Burnt (2015) – Film Review

I’ll do my best to avoid any awful puns


Burnt (or is it Chef … or Adam Jones?) is directed by John Wells (The Company Men (2010)) and while they couldn’t make up their mind about the title what we do know is that Bradley Cooper is in the lead role as gourmet chef Adam Jones.  Adam made his name in Paris earning two Michelin stars before over indulging in booze, drugs, women and anything else he could get his hands on.  Have spent two years in New Orleans getting sober he’s in London looking up an old pal Tony (Daniel Bruhl) looking for an opportunity to get back in the game and earn the illusive third Michelin star.  He builds his team but finds cooking trends have moved on and he can’t quite shake his past.  Will the talented new recruit Helene (Sienna Miller) help him find salvation?  Well that would be a spoiler wouldn’t it!

This film will probably be compared with Chef (2014) which is unfortunate because 1) that is a far superior film and 2) they take place in very different worlds.  Chef was a road trip with food pornography thrown in whereas Burnt is about fine dining and the pressure to succeed at the elite level, or at least I think that is what it was supposed to be.  The biggest problem with the film is that it comes across as inconsequential.  I think it was supposed to be a dramatic piece with big tantrums and discourse on what food can be when raised to an artistic level but there is little depth.  Oddly Cooper doesn’t deliver that sense of menace when he’s chewing out his kitchen brigade or smashing plates against the walls which results in those scenes having no impact on the audience.

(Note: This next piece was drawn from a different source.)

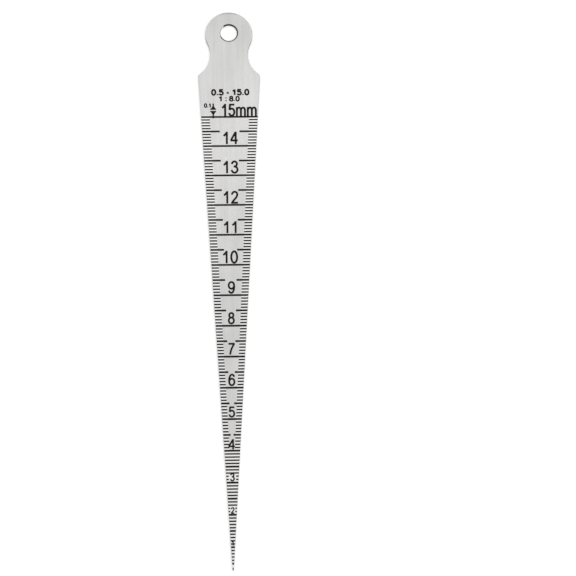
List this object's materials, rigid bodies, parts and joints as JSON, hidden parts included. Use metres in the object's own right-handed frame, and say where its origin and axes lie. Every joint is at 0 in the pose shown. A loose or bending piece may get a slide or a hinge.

There are odds and ends about the importance of good and bad reviews, rivalries with other chefs etc but to repeat myself its inconsequential, you don’t feel the stakes are that high.  There is a plot line regarding outstanding drug debts that appears to exist for no other reason that for Alicia Vikander to appear in two scenes and add her name to the poster.  You see the same thing repeated with Uma Thurman who is in precisely two scenes as a feared food critic.  On the positive side there is a really good scene when it appears that Adam may be unraveling again and Siena Miller is good as the working mum who initially resists the call to work in Adam’s new restaurant.

Burnt is an OK film but if you’re on a budget I would give it a miss and save up for the next Hunger Games movie.  My rating 3/5 but would understand it if you scored it a 2.